RESPECTING THE LAND AND CULTURE
Our culture is alive. Our culture is there. We still practice our traditional Hawaiian cultural practices. Artists are still creating. This is not an art form that is in the past, archived and put in a museum.
Some people still think we live in grass shacks. Sometimes the way our tourism industry portrays Hawaiians is not accurate, and I think that the tourists today are looking for authentic experiences. I think that’s what we as cultural practitioners can provide for visitors to our islands.
But the other thing is that we want to make sure that [tourists] understand that [the islands are] a shared resource. We’re happy to share our culture, but you have to give something back. I’m not talking about financially; I’m talking about how you take care of our islands. Just picking up the trash when you’re walking on the beach, or not throwing plastic in the ocean. Caring for our natural resources so that it’ll be there for the next generation is critical for us. Our islands are very fragile and we don’t have a lot of resources. The more tourists that come here, the more visitors that come, it gets overrun.
Our natural resources are being very heavily impacted. The amount of suntan oil that’s getting into the ocean is killing our reefs. Being a little bit more responsible in what you put on your body, what you dump in the ocean, what you throw in the trash or don’t throw in the trash, what you throw on the ground. Being responsible, that to me is a way of giving back. We’re happy for you to come and share your resources with our people, but please help us to take care of our natural and cultural resources when you’re visiting.

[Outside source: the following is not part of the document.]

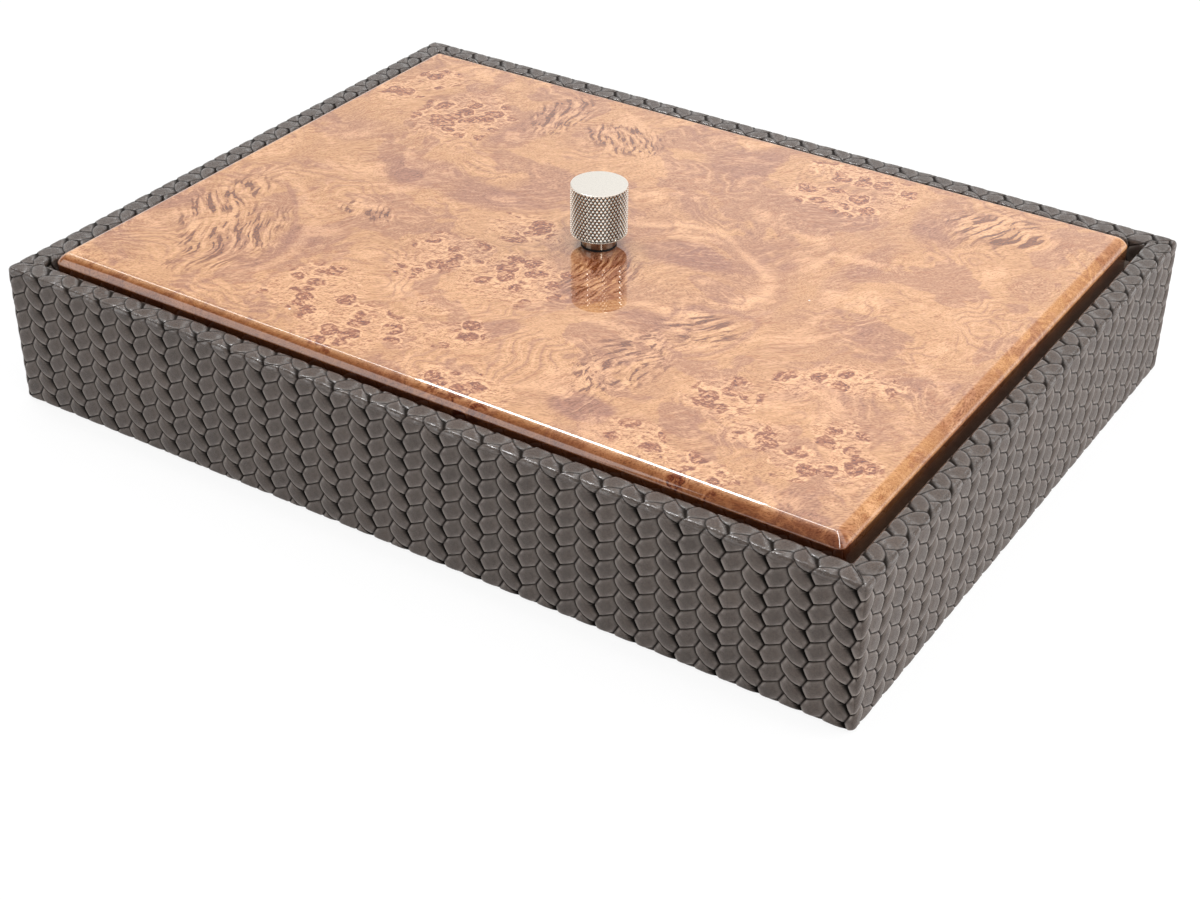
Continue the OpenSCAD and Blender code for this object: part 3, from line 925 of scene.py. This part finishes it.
def flat_plait(side, wrap, rng):
    """The plait over one side and a little more, laid flat: points (u, t, height), marks and triangles."""
    first = math.floor((wrap.starts[side] - SPARE - CORNER_CELL) / wrap.column)
    last = math.ceil((wrap.starts[side] + 2 * wrap.half[side] + SPARE - CORNER_CELL) / wrap.column)
    points, marks, triangles, count = [], [], [], 0
    for number in range(first, last + 1):
        slope = 1 if number % 2 == 0 else -1
        offset = ROW_START + (0 if slope > 0 else ROW / 2) - 4 * ROW
        rows = np.arange(offset, wrap.t_plain + 2 * ROW, ROW)
        middles = np.stack([np.full_like(rows, CORNER_CELL + number * wrap.column), rows], 1)
        height = rows + row_skew(middles[:, 0], wrap)
        seen = (height > wrap.t_turn - 0.7 * ROW) & (height < wrap.t_down + 0.7 * ROW)
        for cells, rings in ((middles[seen], RINGS), (middles[~seen], PLAIN_RINGS)):
            places, heights, grooves, edges = cell_points(slope, cells, wrap, rings)
            tones = np.repeat(rng.random(len(cells))[:, None], heights.shape[1], 1)
            points.append(np.concatenate([places, heights[..., None]], 2).reshape(-1, 3))
            marks.append(np.stack([grooves, edges, tones], 2).reshape(-1, 3))
            starts = count + heights.shape[1] * np.arange(len(cells))
            triangles.append((np.array(cell_triangles(rings))[None] + starts[:, None, None]).reshape(-1, 3))
            count += heights.size
    points, marks, triangles = weld(*(np.concatenate(parts) for parts in (points, marks, triangles)))
    points[:, 1] += row_skew(points[:, 0], wrap)
    points[:, 2] = np.maximum(points[:, 2], -DEEPEST) * relief_left(points[:, 0], points[:, 1], wrap)
    u, t = points[:, 0].copy(), points[:, 1].copy()
    points[:, 0] += 0.12 * np.sin(t / 9.1 + 1.3) + 0.10 * np.sin(u / 23.0)
    points[:, 1] += 0.14 * np.sin(u / 13.7) + 0.08 * np.sin(u / 5.9 + t / 7.7)
    return points, marks, triangles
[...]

We depend on those natural resources for inspiration and for our adornment. It’s important that those resources will be there for the next generation, and a lot of our Hawaiian terminology connects us to the land. The term for land in Hawaiian is ‘āina. The root word for ‘āina is āi, meaning “food,” and ‘āina means “that which feeds us.” So, if we want to eat and we want to be fed then we need to take care of the ‘āina. If we don’t take care of the land, then the land cannot take care of us.